Utopia is fantastic, meaning it is a fantasy with its origins in each individual. It begins with a sense of dreaming, for an ideal or perhaps even something more tangible, but the moment it transitions from the imagined to the real, it has already drifted into Wirklichkeit, one constructed out of its own individual nature. In Pauline Oliveros’ The Single Stroke Roll Meditation she asks the performers to ”Imagine all of the possible sounds” and “the performance is over if your mind wanders” but leaves the open question of length and scope. How can we sustain utopian thought in a time of instant and total awareness to all information - at all times? The open-form poetic nature of the score creates different modes of group interaction and strips the power structures of an otherwise predetermined set of musical relationships.

Anarchy of silence

The later works of John Cage, known as the “Number Pieces,” show Cage reaching the purest expression of his musical work. Sounds speak for themselves and remain a product of the moment. The amount of different fields of Art that Cage was active in is astonishing, and speaks to the ever-questioning manner of his work. Perhaps most known for his work 4’33’’, John Cage opened many ears to a rebalancing of musical power structures. Instead of the musicians working dependant of each other to create a group sound and approach to communal musical relationship, the roles of the musicians are again changed, each now focusing on the moment of individual musical production, unaware (perhaps unconcerned?) of the total musical experience. A turning inward. The limits of music, and therefore silence, are only determined by the independent, ubiquitous listener, listening from a social position. The piece cannot exist without this specific relationship of performer to audience.

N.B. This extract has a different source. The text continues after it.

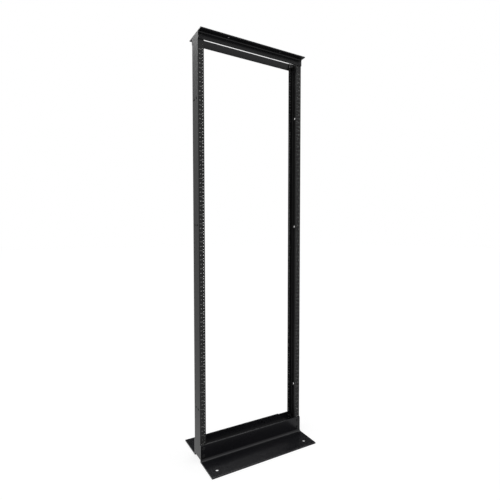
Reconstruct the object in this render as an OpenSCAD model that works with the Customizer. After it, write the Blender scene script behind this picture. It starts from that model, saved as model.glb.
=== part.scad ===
// Two post open frame rack: two drilled channel uprights, tied at the head by a pair of light
// angles and standing on a pair of wide base angles that are anchored to the floor.
// Millimetres. X runs across the rack, Y from front to back, Z up. The origin is on the floor,
// midway between the uprights and midway between the two base angles.

/* [Frame] */
// Overall height, floor to the top of the uprights
rack_h = 2133.6; // [1200:0.1:2600]
// Clear opening between the two uprights
opening_w = 552.45; // [450:0.05:700]

/* [Uprights] */
// Depth of the channel, outside its two flanges
channel_d = 76.2; // [60:0.1:150]
// Width of a flange, outside the web to the flange's edge
flange_w = 31.75; // [28:0.05:50]
// Thickness of the web and the flanges
channel_t = 4.8; // [3:0.1:6]
// Fillet where the web meets a flange, inside
channel_root_r = 3.2; // [1:0.1:6]
// Rounding of the channel's outside corners and flange edges
channel_edge_r = 0.5; // [0.4:0.1:1.4]
// Gap left between the foot of an upright and the floor
foot_gap = 12.7; // [5:0.1:20]

/* [Equipment holes] */
// Height of one rack unit
unit_h = 44.45; // [40:0.05:50]
// From the top of the base angle to the bottom of the lowest unit
unit_gap = 3.175; // [2:0.025:40]
// From the bottom of a unit to its first hole
hole_first = 6.35; // [5:0.05:8]
// From the first hole to the second, and from the second to the third
hole_step = 15.875; // [14:0.005:16]
// Bore of an equipment hole, before its thread is cut
hole_d = 4.5; // [3:0.1:6.5]
// From the free edge of a flange to its line of holes
hole_edge = 7.15; // [5:0.05:9]

/* [Web holes] */
// Bore of the accessory holes in the web
web_hole_d = 12.7; // [6:0.1:14]
// Spacing of a pair of web holes, front to back
web_hole_pitch = 31.75; // [20:0.05:45]
// From the floor to the lower pair
web_hole_low = 263.5; // [150:0.1:400]
// From the top of the rack down to the middle pair
web_hole_mid = 936.6; // [700:0.05:1050]
// From the top of the rack down to the upper pair
web_hole_high = 314.35; // [150:0.05:450]

/* [Top angles] */
// Length of each leg
top_leg = 38.1; // [30:0.1:60]
// Thickness
top_t = 4.75; // [3:0.05:6]
// Fillet in the root
top_root_r = 4.8; // [2:0.1:6]
// Rounding of the inner edge of each toe
top_toe_r = 2.4; // [1:0.1:2.8]
// Bore of the holes in the flat leg that carry a cable runway
runway_hole_d = 10.3; // [6:0.1:14]
// Spacing of the two runway holes
runway_pitch = 304.8; // [150:0.1:400]

/* [Base angles] */
// Width of the flat leg, from the upright outwards
base_leg = 152.4; // [100:0.1:220]
// Height of the standing leg
base_h = 88.9; // [80:0.1:150]
// Thickness
base_t = 6.35; // [5:0.05:10]
// Fillet in the root
base_root_r = 12.7; // [6:0.1:13]
// Rounding of the inner edge of each toe
base_toe_r = 3.2; // [1:0.1:4.5]
// Bore of a floor anchor hole
anchor_d = 17.5; // [10:0.1:24]
// From the end of the angle to its anchor hole
anchor_end = 46; // [30:0.1:80]
// From the outer edge of the flat leg to its anchor holes
anchor_edge = 47.6; // [25:0.1:60]

/* [Joint holes] */
// Bore of the clearance holes for the bolts that join the angles to the uprights
joint_d = 10.3; // [6:0.1:12]
// From the foot of an upright, and from the top edge of a base angle, to the nearest bolt
joint_edge = 19.05; // [15:0.05:22]

/* [Hidden] */

$fn = 48;
coating = [0.19, 0.19, 0.20];
// How far a cutting tool runs past the face that it starts from
past = 1;

rack_w = opening_w + 2 * flange_w;
face_y = channel_d / 2;
// The joint bolts stand on the centre line of each flange
joint_x = rack_w / 2 - flange_w / 2;
low_joint_z = foot_gap + joint_edge;
high_joint_z = base_h - joint_edge;
// The single bolt of a top angle sits in the middle of the flat part of its hanging leg
top_joint_drop = (top_t + top_root_r + top_leg) / 2;

hole_x = opening_w / 2 + hole_edge;
first_unit_z = base_h + unit_gap;
unit_count = floor((rack_h - top_leg - first_unit_z) / unit_h);
hole_heights = [
    for (unit = [0 : unit_count - 1])
        for (hole = [0 : 2])
            first_unit_z + unit * unit_h + hole_first + hole * hole_step
];
web_hole_heights = [web_hole_low, rack_h - web_hole_mid, rack_h - web_hole_high];
anchor_x = rack_w / 2 - anchor_end;
anchor_y = face_y + base_leg - anchor_edge;

// The square-cornered sliver between a corner at the origin and an arc of radius r inside it.
// Added in a root it is a fillet, and cut from an outside corner it rounds the edge.
module corner_sliver(r) {
    difference() {
        translate([-past, -past])
            square(r + past);
        translate([r, r])
            circle(r);
    }
}

// A bore along Y, through everything between the two flange faces and past them
module bore_y(x, z, d, length) {
    translate([x, 0, z])
        rotate([90, 0, 0])
            cylinder(h = length, d = d, center = true);
}

// The uprights' section, with its web on the right and its free edges on the left at x = 0
module channel_profile() {
    inner_w = flange_w - channel_t;
    inner_y = face_y - channel_t;
    difference() {
        translate([0, -face_y])
            square([flange_w, channel_d]);
        difference() {
            translate([-past, -inner_y])
                square([inner_w + past, 2 * inner_y]);
            for (side = [0, 1])
                mirror([0, side])
                    translate([inner_w, inner_y])
                        rotate(180)
                            corner_sliver(channel_root_r);
        }
        for (side = [0, 1])
            mirror([0, side]) {
                translate([flange_w, face_y])
                    rotate(180)
                        corner_sliver(channel_edge_r);
                translate([0, face_y])
                    rotate(-90)
                        corner_sliver(channel_edge_r);
                translate([0, inner_y])
                    corner_sliver(channel_edge_r);
            }
    }
}

// The right-hand upright: the channel, its lines of equipment holes, the pairs of accessory
// holes in its web, and the bolt holes at its head and foot
module upright() {
    across = channel_d + 2 * past;
    difference() {
        translate([opening_w / 2, 0, foot_gap])
            linear_extrude(height = rack_h - foot_gap)
                channel_profile();
        for (z = hole_heights)
            bore_y(hole_x, z, hole_d, across);
        for (z = [low_joint_z, high_joint_z, rack_h - top_joint_drop])
            bore_y(joint_x, z, joint_d, across);
        for (z = web_hole_heights)
            for (side = [-1, 1])
                translate([rack_w / 2 - channel_t - past, side * web_hole_pitch / 2, z])
                    rotate([0, 90, 0])
                        cylinder(h = channel_t + 2 * past, d = web_hole_d);
    }
}

// An angle's section: heel at the origin, one leg along x and one along y
module angle_profile(leg_x, leg_y, t, root_r, toe_r) {
    difference() {
        union() {
            square([leg_x, t]);
            square([t, leg_y]);
            translate([t, t])
                corner_sliver(root_r);
        }
        translate([leg_x, t])
            rotate(180)
                corner_sliver(toe_r);
        translate([t, leg_y])
            rotate(180)
                corner_sliver(toe_r);
    }
}

// An angle as long as the rack is wide, with its standing leg against the rear flanges
module angle_bar(leg_out, leg_up, t, root_r, toe_r) {
    translate([-rack_w / 2, face_y, 0])
        rotate([90, 0, 90])
            linear_extrude(height = rack_w)
                angle_profile(leg_out, leg_up, t, root_r, toe_r);
}

// Bolt holes through the standing leg of an angle, one on each upright
module joint_holes(z, t) {
    for (side = [-1, 1])
        translate([side * joint_x, face_y + t / 2, z])
            rotate([90, 0, 0])
                cylinder(h = t + 2 * past, d = joint_d, center = true);
}

module base_angle() {
    difference() {
        angle_bar(base_leg, base_h, base_t, base_root_r, base_toe_r);
        joint_holes(low_joint_z, base_t);
        joint_holes(high_joint_z, base_t);
        for (side = [-1, 1])
            translate([side * anchor_x, anchor_y, -past])
                cylinder(h = base_t + 2 * past, d = anchor_d);
    }
}

module top_angle() {
    difference() {
        translate([0, 0, rack_h])
            mirror([0, 0, 1])
                angle_bar(top_leg, top_leg, top_t, top_root_r, top_toe_r);
        joint_holes(rack_h - top_joint_drop, top_t);
        for (side = [-1, 1])
            translate([side * runway_pitch / 2, face_y + top_leg / 2, rack_h - top_t - past])
                cylinder(h = top_t + 2 * past, d = runway_hole_d);
    }
}

module right_upright() {
    color(coating)
        upright();
}

module left_upright() {
    color(coating)
        mirror([1, 0, 0])
            upright();
}

module rear_top_angle() {
    color(coating)
        top_angle();
}

module front_top_angle() {
    color(coating)
        mirror([0, 1, 0])
            top_angle();
}

module rear_base_angle() {
    color(coating)
        base_angle();
}

module front_base_angle() {
    color(coating)
        mirror([0, 1, 0])
            base_angle();
}

left_upright();
right_upright();
front_top_angle();
rear_top_angle();
front_base_angle();
rear_base_angle();
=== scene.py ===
import math

import bpy
import numpy as np
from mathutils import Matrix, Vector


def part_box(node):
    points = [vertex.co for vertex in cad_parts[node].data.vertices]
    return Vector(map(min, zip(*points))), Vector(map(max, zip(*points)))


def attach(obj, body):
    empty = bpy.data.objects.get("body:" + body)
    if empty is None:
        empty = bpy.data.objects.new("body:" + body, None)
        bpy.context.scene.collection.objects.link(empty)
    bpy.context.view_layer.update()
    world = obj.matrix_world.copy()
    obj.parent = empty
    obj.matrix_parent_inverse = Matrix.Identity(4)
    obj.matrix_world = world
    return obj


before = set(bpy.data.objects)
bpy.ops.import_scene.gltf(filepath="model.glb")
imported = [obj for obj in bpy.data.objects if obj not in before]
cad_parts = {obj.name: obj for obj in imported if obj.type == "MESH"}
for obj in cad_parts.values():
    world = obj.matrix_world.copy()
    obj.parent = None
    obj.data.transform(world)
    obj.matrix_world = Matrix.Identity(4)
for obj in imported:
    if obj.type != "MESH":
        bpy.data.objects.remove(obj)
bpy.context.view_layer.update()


# Base angles. Two wide aluminium angles, sawn to the rack's width, rounded inside at root and toes, and
# drilled for the floor anchors. They are washed, sprayed with black powder and baked, which leaves a
# satin skin with a fine orange peel. Their corners are painted lighter, as a painted edge highlight.
def node_group(name, inputs, outputs):
    """An empty shader group with float or vector inputs (name: default) and outputs (name: type)."""
    group = bpy.data.node_groups.new(name, "ShaderNodeTree")
    for label, default in inputs.items():
        kind = "NodeSocketVector" if default is None else "NodeSocketFloat"
        socket = group.interface.new_socket(label, in_out="INPUT", socket_type=kind)
        if default is not None:
            socket.default_value = default
    for label, kind in outputs.items():
        group.interface.new_socket(label, in_out="OUTPUT", socket_type="NodeSocket" + kind)
    return group, group.nodes.new("NodeGroupInput"), group.nodes.new("NodeGroupOutput")


def noise(tree, vector, scale, detail, roughness=0.5):
    """A noise texture on the given vector. The scale is a number, or a socket that carries one."""
    texture = tree.nodes.new("ShaderNodeTexNoise")
    texture.inputs["Detail"].default_value = detail
    texture.inputs["Roughness"].default_value = roughness
    tree.links.new(vector, texture.inputs["Vector"])
    if isinstance(scale, (int, float)):
        texture.inputs["Scale"].default_value = scale
    else:
        tree.links.new(scale, texture.inputs["Scale"])
    return texture.outputs["Fac"]


def remap(tree, value, from_low, from_high, to_low, to_high):
    """The value carried from one range to another, and held inside the second."""
    ramp = tree.nodes.new("ShaderNodeMapRange")
    limits = {"From Min": from_low, "From Max": from_high, "To Min": to_low, "To Max": to_high}
    for label, number in limits.items():
        ramp.inputs[label].default_value = number
    tree.links.new(value, ramp.inputs["Value"])
    return ramp.outputs["Result"]


def combine(tree, operation, first, second):
    """One Math node. Either side is a number, or a socket that carries one."""
    maths = tree.nodes.new("ShaderNodeMath")
    maths.operation = operation
    for socket, value in zip(maths.inputs, (first, second)):
        if isinstance(value, (int, float)):
            socket.default_value = value
        else:
            tree.links.new(value, socket)
    return maths.outputs["Value"]


def build_powder_skin():
    """Powder skin: Height is broad orange peel plus fine grit, Cloud is slow unevenness of the film and
    Grit is the fine grain by itself. The sizes are how many features there are to a metre."""
    group, given, made = node_group(
        "powder_skin",
        {"Place": None, "Peel": 420.0, "Grain": 2400.0, "Film": 7.0},
        {"Height": "Float", "Cloud": "Float", "Grit": "Float"},
    )
    peel = noise(group, given.outputs["Place"], given.outputs["Peel"], 1.5)
    grit = noise(group, given.outputs["Place"], given.outputs["Grain"], 2.0, 0.6)
    film = noise(group, given.outputs["Place"], given.outputs["Film"], 3.0)
    height = combine(group, "ADD", peel, combine(group, "MULTIPLY", grit, 0.35))
    group.links.new(height, made.inputs["Height"])
    group.links.new(remap(group, film, 0.3, 0.7, 0.0, 1.0), made.inputs["Cloud"])
    group.links.new(remap(group, grit, 0.3, 0.7, 0.0, 1.0), made.inputs["Grit"])
    return group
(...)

"the question remains if, because of its institutional character, musical praxis really belongs to that political concept that divides the world into friend and enemy. systems of perception and interpretation have their styles. style is a societal category, and stylistic characteristics can be perceived as belonging to an enemy society or to societal groups.

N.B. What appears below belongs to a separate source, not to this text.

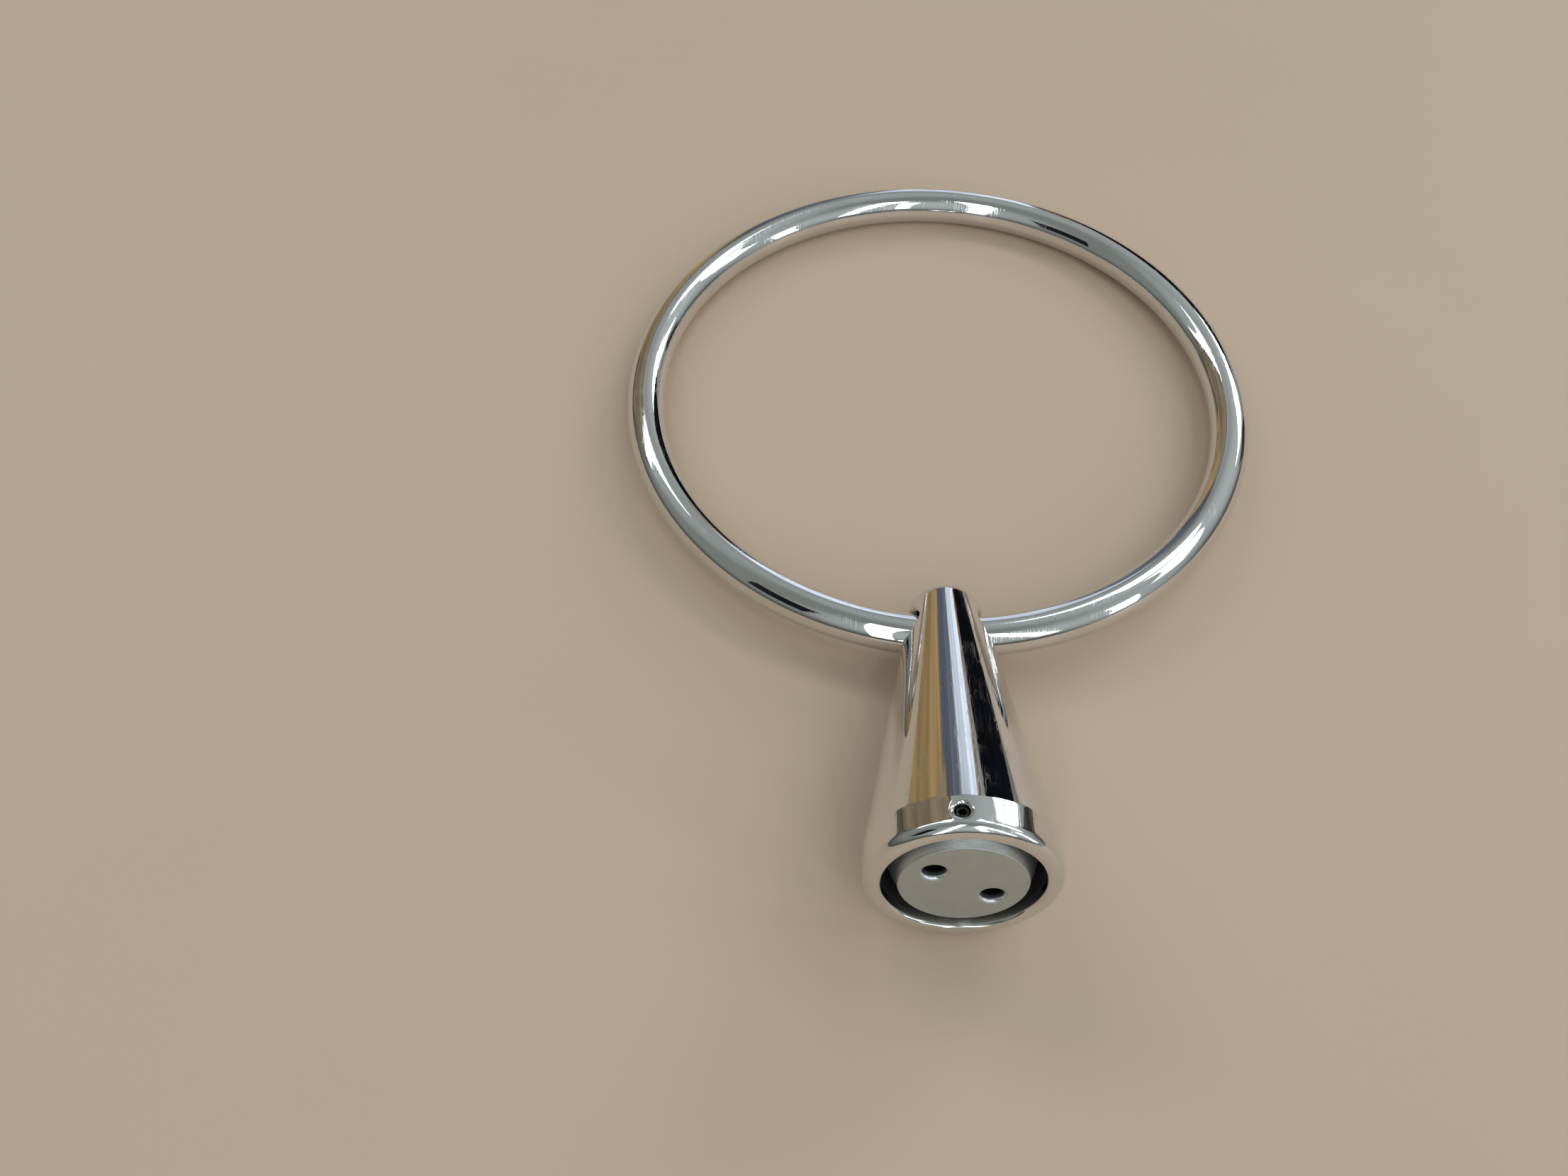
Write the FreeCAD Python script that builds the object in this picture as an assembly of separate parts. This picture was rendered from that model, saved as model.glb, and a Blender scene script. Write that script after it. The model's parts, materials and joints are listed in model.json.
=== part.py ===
import FreeCAD, Part
import math
import os

# Towel ring: a tapered post that screws to a wall, and a closed round ring that swings in a
# cross hole near the post's tip. It is drawn lying on a table: the post on the side of its
# cone, the ring swung out in line with it, its far side on the table. Millimetres.
#
# Frame: +Z up, +Y along the post from its wall end to the ring's far side, +X to the right
# as seen from the wall end. The origin is under the middle of the whole thing, on the table.

Vector = FreeCAD.Vector

# ring
ring_radius = 76.2            # centre of the ring to the centre of its tube
tube_radius = 4.75
tube_wall = 1.2
joint_gap = 0.15              # butt joint of the bent tube, hidden inside the post
dowel_clearance = 0.03
dowel_length = 14.0

# post
hole_reach = 65.5             # wall face to the cross hole
tip_reach = 11.0              # cross hole to the end of the tip
collar_radius = 20.1
collar_length = 7.7
cone_angle = 10.2             # half angle of the cone
collar_edge = 2.2             # rounded outer edge of the wall end
lip_edge = 0.8                # rounded inner edge of the wall end
break_edge = 0.6              # where the collar turns into the cone
tip_edge = 4.5
mouth_radius = 16.3
mouth_depth = 10.4
core_depth = 47.9             # cored out to here, to keep the casting's wall even
core_end_radius = 9.6
core_edge = 4.0
cross_hole_radius = 5.7
cross_hole_edge = 0.8

# mounting disc, a dovetail: narrow at the wall, wide inside the mouth
disc_face_radius = 13.0
disc_rim_radius = 15.9
disc_thickness = 8.0
disc_rim_land = 0.5
disc_recess = 0.35            # behind the wall face
disc_edge = 0.3
wall_hole_radius = 2.35
wall_hole_circle = 14.6       # diameter of the circle that the two holes lie on
wall_hole_turn = 32.6         # the row of holes is turned by this much from level
wall_hole_sink_radius = 4.2   # countersink for the screw heads, on the inner side
wall_hole_edge = 1.0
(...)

is it true that music is international and binds people? who ever invented that sentimental kitsch? which nation has not hated the music of its minorities and enemy ethnicities, and excluded and forbidden their art? common amongst enemies are the following facts: all have nationalistic countries that fight against each other, and all have national anthems which are stylistically similar, since they were composed during an epoch of national fervour: in some cases they were composed by foreigners, or share the same melodies as those from foreign cultures. such insanity should really belong to the past." (1)


Politic as sonic material
The method of creation and composition is an integral part of the listening experience. The relational organization of the act of musical production is on equal footing with the musical. This has an immediate connection with the political aspects of the performance. Matthias Spahlinger speaks of the political implications of music:

“i want to draw attention to the fact that i am always concerned with dismantling hierarchies. the many variations of bar length and metre—heard as unifying principles in traditional music—allow themselves to be changed from, so to speak, the bottom to the top via rhythmic modulation and actual variation.” (1)

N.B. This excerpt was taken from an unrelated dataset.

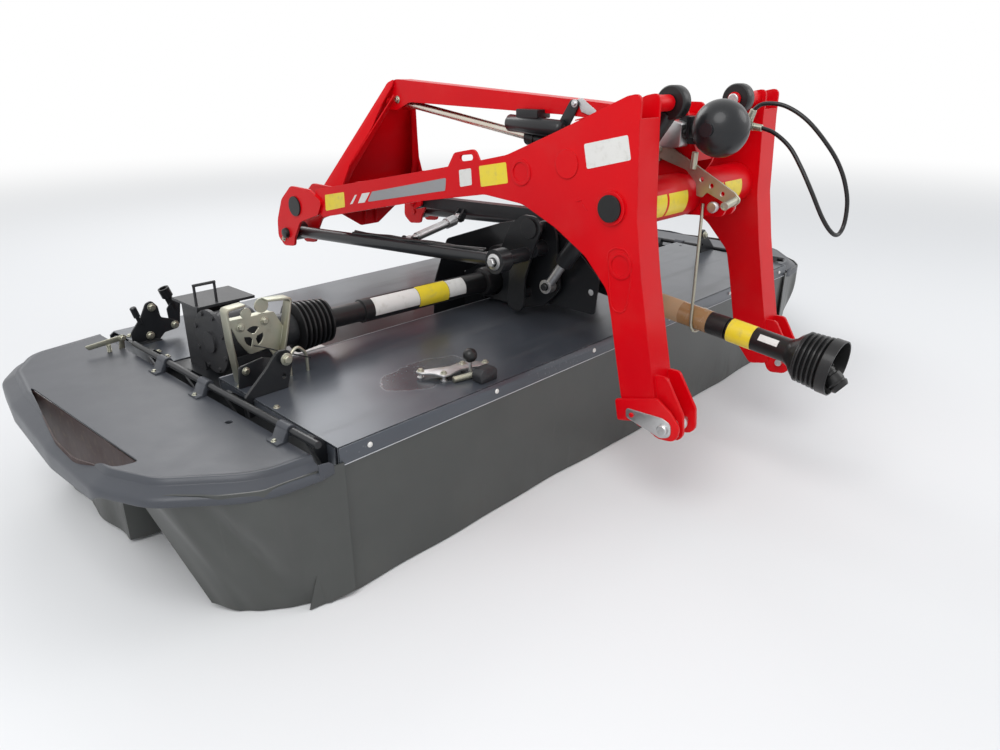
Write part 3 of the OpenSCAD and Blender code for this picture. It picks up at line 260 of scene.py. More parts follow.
zincLook = {**steelLook, "colour": (0.40, 0.41, 0.34), "tint": (0.47, 0.45, 0.36),
            "bright": (0.66, 0.66, 0.58), "rough": 0.3, "stain": 0.3}
rodLook = {**steelLook, "colour": (0.66, 0.60, 0.50), "tint": (0.70, 0.66, 0.58), "rough": 0.14,
           "relief": 0.15, "stain": 0.15}

finishes = {
    "frame_red": paintFinish("red_paint", paintLook),
    "sheet_grey": sheetFinish("deck_sheet", deckLook),
    "guard_grey": paintFinish("guard_plastic", guardLook),
    "curtain_rubber": rubberFinish("curtain", curtainLook),
    "black_paint": paintFinish("black_coat", blackLook),
    "cast_grey": paintFinish("cast_iron", castLook),
    "bright_steel": metalFinish("steel", steelLook),
    "zinc": metalFinish("zinc_plate", zincLook),
    "rod_plating": metalFinish("piston_rod", rodLook),
    "black_plastic": paintFinish("black_plastic", plasticLook),
    "hose_rubber": paintFinish("hose_rubber", hoseLook),
    "white_label": stickerFinish("white_label", (0.72, 0.71, 0.68), 0.35),
    "yellow_label": stickerFinish("yellow_label", (0.80, 0.62, 0.02), 0.35),
    "grey_label": stickerFinish("grey_label", (0.27, 0.27, 0.28), 0.3),
    "grip_red": stickerFinish("grip_liner", (0.030, 0.009, 0.008), 0.6),
    # light grey finish for the painted highlight lines along the hood's flange foot and ridge
    "light_edge": stickerFinish("painted_edge_highlight", (0.46, 0.47, 0.49), 0.4),
    "kraft_paper": stickerFinish("kraft_paper", (0.42, 0.27, 0.14), 0.6),
    "brown_tape": stickerFinish("brown_tape", (0.30, 0.17, 0.07), 0.22),
}
for name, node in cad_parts.items():
    for holder in node.material_slots:
        key = holder.material.name.split(".")[0]
        if key in finishes:
            holder.material = finishes[key]
        else:
            print("no finish for", name, key)
print("finishes:", len(finishes))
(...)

The question of OFF is how the the “basic” musical material, consisting of drum-exercise like sticking patterns, when mapped to modulating parameters, can produce a highly engaging, yet ever changing physical influence on gesture and musicality. And what effect does this have on the listener? Does one perceive the ensemble’s relationships through the dismantling of musical hierarchies, and how does this affect long-form listening?

1. mathias spahlinger (2015) political implications of the material of new music, Contemporary Music Review, 34:2-3, 127-166

HKB Percussion
The HKB (Bern Academy of the Arts) Percussion stands for an technical-experimental approach to guiding players into the modern storm of music performance. A creative and broad approach to music performance and aesthetics prepares students for the challenging and wide-ranging field of music performance opportunities.

Jochen Schorer (SWR Orchestra) and Christian Hartmann (Zürich Tonhalle) lead the orchestral and mallet percussion approach next to Brian Archinal (Ensemble Nikel, ET|ET) with his contemporary vision.

Alumni from the HKB are present at all levels of musical employment in Switzerland and internationally.